Frederick Thomas Hitchcock
December 1897-19th January 1917
Frederick Hitchcock was born in the village of Grove in Berkshire at the end of 1897 to Arthur Hitchcock and his wife Julia nee Barwick. Arthur and Julia had married in Grove in 1883 and Frederick was their ninth child. When he was born his eldest brother William was twelve and his sister Ellen was ten. Then came three more girls, eight year old Beatrice, six year old Emily and five year old Mary. The girls had plenty of babies to look after as Frederick also had two older brothers, three year old Arthur and Percy, who was two. After Frederick came two final girls Julia in 1899 and Florence in 1905.
Frederick was seventeen at the outbreak of war and living at home with his parents at Grove. It is not known when he joined up but the regiment he joined, the 7th Battalion, Berkshire Regiment, was raised in Reading in September 1914 as part of Kitchener's Third New Army and joined the 26th Division of the 78th Brigade. They did not receive uniforms until the spring of 1915 and their equipment was lacking too. However they trained in Wiltshire and Berkshire before embarking for France in July 1915. In November 1915 the 26th Division left Marseille for Salonika.
Greece had tried not to become involved in the war as, while they had long been an enemy of Turkey, their King was pro German being married to the Kaiser’s sister. A compromise was reached in which they agreed to allow allied troops to land at Salonika in order to reach the fighting in Serbia. However by the time the first soldiers arrived in October 1915, Serbia had already fallen and Austrian and Bulgarian troops were on the Greek border. The allies fought to defend Greece until the summer of 1917 when Greece officially joined them.

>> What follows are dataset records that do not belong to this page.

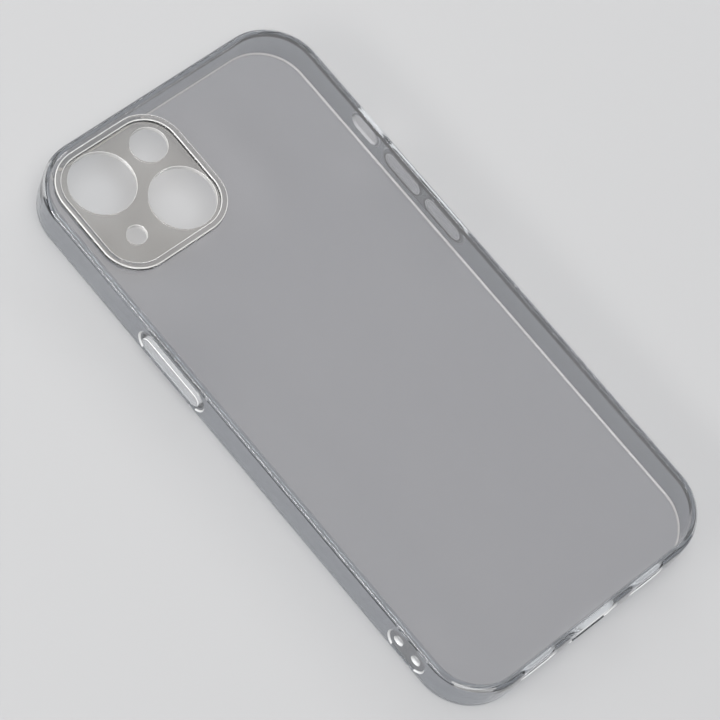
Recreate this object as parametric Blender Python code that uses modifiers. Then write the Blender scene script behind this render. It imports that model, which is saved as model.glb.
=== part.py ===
"""Clear two-shot phone case, lying on its front lip.

The origin is the centre of the case on the surface that the lip rests on. +X is to the right as the back
is looked at, +Y points to the camera end and +Z out of the back. All lengths are in metres.
"""

import math

import bmesh
import bpy

MM = 0.001

# The phone that the case holds, and the space kept round it
PHONE_WIDTH = 71.5 * MM
PHONE_LENGTH = 146.7 * MM
PHONE_THICKNESS = 7.65 * MM
PHONE_SIDE_SPACE = 0.1 * MM
PHONE_DEPTH_SPACE = 0.05 * MM

# Walls
WALL = 1.2 * MM
BACK = 1.3 * MM
LIP_HEIGHT = 1.1 * MM
LIP_REACH = 0.25 * MM
CORNER_RADIUS = 12.8 * MM
TOP_ROUNDING = 1.0 * MM
LIP_ROUNDING_IN = 0.8 * MM
LIP_ROUNDING_UP = 1.6 * MM
LIP_EDGE_EASE = 0.1 * MM
PIECE_GAP = 0.3 * MM

# Groove round the frame's wall, and the flange of the back panel that it holds
GROOVE_DEPTH = 0.5 * MM
FLANGE_THICKNESS = 0.5 * MM
RIM_THICKNESS = 0.3 * MM
PANEL_EDGE_EASE = 0.3 * MM

# Camera guard
GUARD_CENTRE = (-17.8 * MM, 56.4 * MM)
GUARD_WIDTH = 32.2 * MM
GUARD_LENGTH = 31.4 * MM
GUARD_RADIUS = 9.0 * MM
GUARD_WALL = 1.2 * MM
GUARD_RISE = 1.0 * MM
LENS_HOLE_RADIUS = 7.5 * MM
LENS_HOLES = ((-23.3 * MM, 62.8 * MM), (-11.0 * MM, 50.4 * MM))
FLASH_HOLE_RADIUS = 4.2 * MM
FLASH_HOLE = (-9.0 * MM, 64.4 * MM)
MICROPHONE_HOLE_RADIUS = 2.25 * MM
MICROPHONE_HOLE = (-24.9 * MM, 49.1 * MM)

# Buttons, which stand in windows in the long walls on thin webs
BUTTON_HEIGHT = 4.0 * MM
BUTTON_PROUD = 0.5 * MM
BUTTON_EDGE = 0.35 * MM
WEB_THICKNESS = 0.45 * MM
RECESS_DEPTH = 0.4 * MM
POWER_Y = 21.5 * MM
POWER_LENGTH = 18.6 * MM
POWER_WINDOW = (20.0 * MM, 6.0 * MM)
POWER_RECESS = (21.2 * MM, 7.4 * MM)
VOLUME_Y = 21.9 * MM
VOLUME_PITCH = 13.5 * MM
VOLUME_LENGTH = 11.3 * MM
VOLUME_WINDOW = (12.3 * MM, 5.4 * MM)
VOLUME_RECESS = (27.2 * MM, 6.6 * MM)

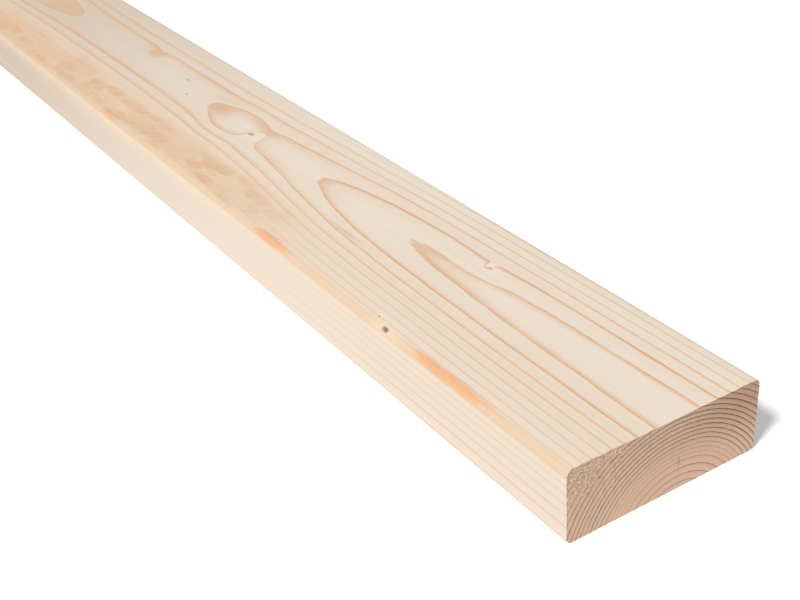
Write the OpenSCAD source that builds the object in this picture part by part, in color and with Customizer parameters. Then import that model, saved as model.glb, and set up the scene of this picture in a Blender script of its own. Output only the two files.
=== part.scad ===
// Planed softwood plank: one length of solid timber with four eased edges and square-sawn ends.
// The length runs along X, the width along Y and the thickness along Z.
// The origin is at the middle of the underside, so the plank lies on the plane Z = 0.

/* [Section] */
// Finished width of the two broad faces, across the grain
width = 95; // [60:1:300]
// Finished thickness between the two broad faces
thickness = 34; // [20:1:100]
// Radius of the four eased edges that run along the length
edge_radius = 3; // [1:0.5:9]

/* [Length] */
// Length between the two sawn ends, as sold
length = 2400; // [600:100:6000]

/* [Hidden] */
// Facets of the preview's circles; the solid itself has true round edges
$fn = 64;
// Colour of freshly planed spruce
timber_colour = [0.93, 0.85, 0.75];
// Flat part of a broad face and of a narrow face, between two eased edges
face_width = width - 2 * edge_radius;
face_height = thickness - 2 * edge_radius;

// Outline of the cut section, standing on its lower edge and centred on its width
module section() {
    translate([-face_width / 2, 0]) square([face_width, thickness]);
    translate([-width / 2, edge_radius]) square([width, face_height]);
    for (side = [-1, 1], centre_z = [edge_radius, thickness - edge_radius])
        translate([side * face_width / 2, centre_z]) circle(r = edge_radius);
}

// The whole plank: the section drawn out along the grain
module plank() {
    color(timber_colour)
        rotate([90, 0, 90])
            linear_extrude(height = length, center = true) section();
}

plank();
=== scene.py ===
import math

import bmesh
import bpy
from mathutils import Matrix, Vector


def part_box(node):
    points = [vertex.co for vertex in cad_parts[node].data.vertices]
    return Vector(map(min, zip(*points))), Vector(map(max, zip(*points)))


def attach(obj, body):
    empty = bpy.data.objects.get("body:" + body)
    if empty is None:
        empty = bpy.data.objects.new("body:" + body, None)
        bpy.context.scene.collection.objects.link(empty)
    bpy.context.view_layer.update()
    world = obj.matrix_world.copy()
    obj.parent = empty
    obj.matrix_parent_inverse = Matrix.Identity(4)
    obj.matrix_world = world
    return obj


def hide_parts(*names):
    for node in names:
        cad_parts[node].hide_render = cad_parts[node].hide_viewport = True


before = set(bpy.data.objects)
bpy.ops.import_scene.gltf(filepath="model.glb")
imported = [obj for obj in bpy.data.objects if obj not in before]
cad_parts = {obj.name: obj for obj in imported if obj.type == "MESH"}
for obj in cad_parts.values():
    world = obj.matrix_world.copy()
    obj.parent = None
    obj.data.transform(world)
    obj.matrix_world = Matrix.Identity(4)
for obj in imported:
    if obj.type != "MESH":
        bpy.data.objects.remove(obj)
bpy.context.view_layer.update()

# Looks of a planed softwood plank that lies flat on a pale floor.
#
# The wood is solid: one growth field says how old the wood is at every point of the plank, from its
# distance to the pith of the log. The same field is built twice, as nodes of the material and as nodes
# of the surface relief, so the rings on a sawn end run on into the lines and loops of the planed faces.
# Inside the growth nodes lengths are millimetres, and "along" is the distance from the near end.

LOW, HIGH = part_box("plank")
LENGTH = HIGH.x - LOW.x
WIDTH = HIGH.y - LOW.y
THICKNESS = HIGH.z - LOW.z
EDGE_RADIUS = 0.003
MM = 0.001
TOP_MM = THICKNESS / MM
FRONT_MM = -WIDTH / 2 / MM
LONG_MM = LENGTH / MM

# ---- How the tree grew -------------------------------------------------------------------------

# Where the pith runs: (along, depth below the underside)
PITH_DEPTH = ((0, 17.4), (100, 17.9), (180, 18.6), (263, 20.9), (298, 21.9), (320, 22.3), (335, 22.7),
              (360, 23.0), (400, 23.3), (500, 23.5), (600, 23.25), (700, 22.6), (900, 22.5), (1300, 19.5),
              (1700, 21.5), (2100, 18.0), (2400, 17.0))
# The same, sideways: (along, distance towards the back edge)
PITH_SIDE = ((0, 7.3), (160, 7.1), (240, 8.0), (300, 9.7), (400, 10.4), (600, 10.4), (900, 9.5),
             (1500, 6.0), (2400, 3.0))
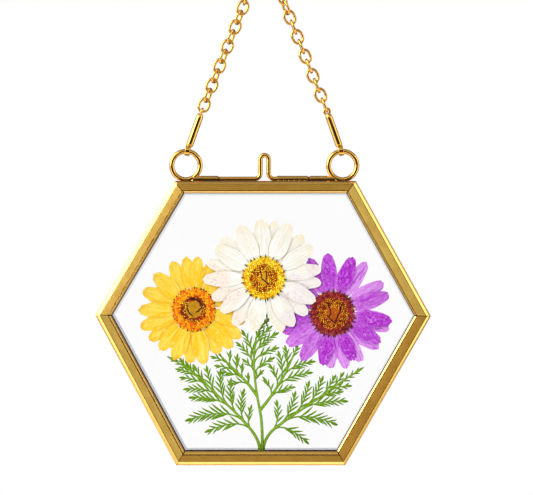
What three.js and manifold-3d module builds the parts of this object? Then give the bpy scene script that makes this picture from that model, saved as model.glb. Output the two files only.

The Berkshires were recorded at Senelle Ravine in October 1916 and were still there in mid-January 1917. It seems that the severe winter weather just brought everything to a standstill and although different battalions manned the forward trenches in rotation very little was happening.
The war diary of the 7th battalion for January 18th reads, “The day was very quiet until about 1700hrs when the enemy fired about 10 HE (5.9) and 6 shrapnel (probably 4.2) into W RAVINE. Our Trench Mortar fired 15 rounds into JUMEAUX RAVINE (where the working was going on) with apparent good result as no more working was heard. Our patrols heard wheeled traffic and shouting N of HILL 380 also slight working on MAMELON. Quiet night.”
The next day was similar “The enemy fired several HE shrapnel in FUSILIER RAVINE and D8 between 0900-0940hrs. Casualties 2 OR killed. The Trench Mortar from PETIT COURONNE was active throughout the day and fired about 40 shells on D1 and head of SENELLE RAVINE. Patrols heard working in JUMEAUX RAVINE upon which the artillery and Trench Mortar fired, working was also heard on HILL 380 artillery Vickers Gun turned on. Quiet night. Remarks. 1 OR to hospital wounded, 1 OR returned from hospital.”
It is possible that one of those two ‘other ranks’ in the bombardment that morning was Frederick Hitchcock but it is also likely that he died of illness. Malaria, dysentery and other diseases were a huge problem in the area at this time. He is buried along with three other men who died on the same day at Karasouli Military Cemetery.
In Memory of
Private F T Hitchcock
23449, 7th Bn., Royal Berkshire Regiment who died on 19 January 1917
Son of Julia Hitchcock, of Grove, Wantage, Berks.